# Meat grinder to crush fruit



## brazedowl (Jul 16, 2015)

Anyone have experience using the meat grinder attachment to crush fruit?

I'm picking blueberries tomorrow and thinking about just running them through the attachment with the sausage stuffer attachment to direct it into a bowl.

Concerns:

1) juice backing up into the machine and damaging the mixer/motor.

2) juice pretty much leaking out all the seals and making a mess.


----------



## montanaWineGuy (Jul 16, 2015)

Can't hurt but there's little to no gain.
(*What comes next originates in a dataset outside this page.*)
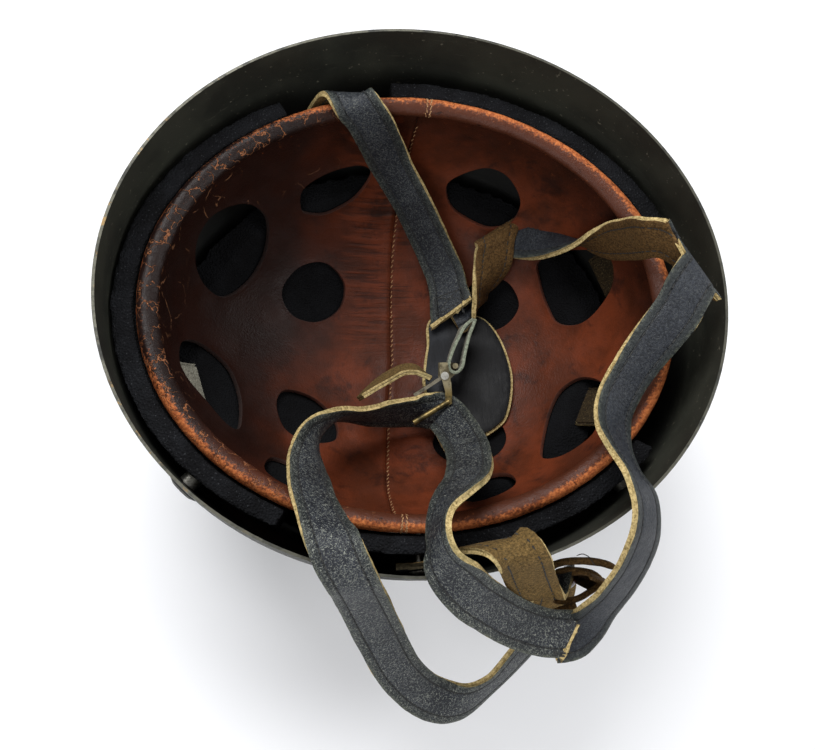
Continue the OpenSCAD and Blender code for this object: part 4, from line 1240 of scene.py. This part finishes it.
flapSheet("flapOuter", 0.88, 1.1, flapGrain, brownSuede, oliveEdge, "ear_guard_outer", 1)
flapSheet("flapLining", -0.86, -0.4, cutEdge, oliveSuede, cutEdge, "ear_guard_lining", 2)
print("flap made")

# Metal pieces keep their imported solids
for node, material in (("shell", shellPaint), ("vented_bolts", shellPaint), ("liner_band", oldSteel),
                       ("band_sleeves", oldSteel), ("tab_rivets", brightSteel), ("strap_rivets", oldSteel),
                       ("button_stud", oldSteel), ("button", buttonLacquer), ("buckle_frame", buckleMetal),
                       ("buckle_pin", brightSteel), ("buckle_lever", wornSteel)):
    dress(nodes[node], material)

# Room: a pale floor and backdrop that stay pale to the camera, and soft lamps
room = {"floor": tone(236, 237, 240), "sky": tone(240, 241, 244), "fill": 0.55}
deselect()
bpy.ops.mesh.primitive_plane_add(size=8, location=(0, 0, -0.0004))
floor = bpy.context.object
floor.name = floor.data.name = "floor"
bpy.ops.object.transform_apply(location=True, rotation=True, scale=True)
p = Paint("pale floor")
p.colour = room["floor"]
dress(floor, p.finish(0.85, 0.2))

world = bpy.data.worlds.new("studio")
bpy.context.scene.world = world
world.use_nodes = True
tree = world.node_tree
tree.nodes.clear()
seen = tree.nodes.new("ShaderNodeLightPath")
pale = tree.nodes.new("ShaderNodeBackground")
pale.inputs["Color"].default_value = room["sky"]
soft = tree.nodes.new("ShaderNodeBackground")
soft.inputs["Color"].default_value = (1, 1, 1, 1)
soft.inputs["Strength"].default_value = room["fill"]
either = tree.nodes.new("ShaderNodeMixShader")
end = tree.nodes.new("ShaderNodeOutputWorld")
tree.links.new(seen.outputs["Is Camera Ray"], either.inputs[0])
tree.links.new(soft.outputs[0], either.inputs[1])
tree.links.new(pale.outputs[0], either.inputs[2])
tree.links.new(either.outputs[0], end.inputs["Surface"])

# each lamp's place, size and power
lamps = {"key": ((-0.35, 0.75, 1.25), 0.9, 20), "side": ((1.1, -0.1, 1.0), 0.9, 7),
         "low": ((-0.6, -0.9, 0.9), 0.9, 6)}
for name, (place, size, power) in lamps.items():
    data = bpy.data.lights.new(name, "AREA")
    data.shape = "DISK"
    data.size = size
    data.energy = power
    lamp = bpy.data.objects.new(name, data)
    bpy.context.collection.objects.link(lamp)
    lamp.location = place
    lamp.rotation_euler = (Vector((0, 0, 0.1)) - Vector(place)).to_track_quat("-Z", "Y").to_euler()

# Camera
cameraView = {"place": (-0.0603, -0.1475, 0.5789), "right": (0.9923, -0.0312, 0.12),
              "up": (0, 0.9678, 0.252), "back": (-0.124, -0.2501, 0.9603), "lens": 44.17}
data = bpy.data.cameras.new("camera")
data.lens = cameraView["lens"]
data.sensor_width = 36
data.clip_start = 0.01
camera = bpy.data.objects.new("camera", data)
bpy.context.collection.objects.link(camera)
turn = Matrix((cameraView["right"], cameraView["up"], cameraView["back"])).transposed()
camera.matrix_world = Matrix.Translation(cameraView["place"]) @ turn.to_4x4()
bpy.context.scene.camera = camera
bpy.context.scene.view_settings.view_transform = "Standard"
print("room, lamps and camera set")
I've puree'd fruit (in a stand mixer) and it's overkill, IMO. Made the same mess as was just halving the (in my case) Apricots.


----------



## montanaWineGuy (Jul 16, 2015)

Now if you are making jam, machine processing is the way to go.


----------



## Arne (Jul 17, 2015)

try the lazy guys way. Freeze them for a couple of days,, take em out, bag them in a mesh bag of some kind, (a paint strainer bag from a paint store will work.) Crush them some, tater masher or even a clean 2X4 works, and put them in the primary. After they are in the primary for as long as you want they are easy to get out. Good luck with it, Arne.


----------



## Runningwolf (Jul 17, 2015)

I have a friend that does a lot of blueberries every year with food grinder.


----------



## brazedowl (Jul 17, 2015)

Sounds like a plan. Going picking shortly. Should have most of a 5gal bucket full


----------



## richmke (Jul 17, 2015)

How about apples?


----------



## brazedowl (Jul 18, 2015)

Sitting on a stool and feeding them through the grinder was pretty lazy too haha. Worked like a charm.


----------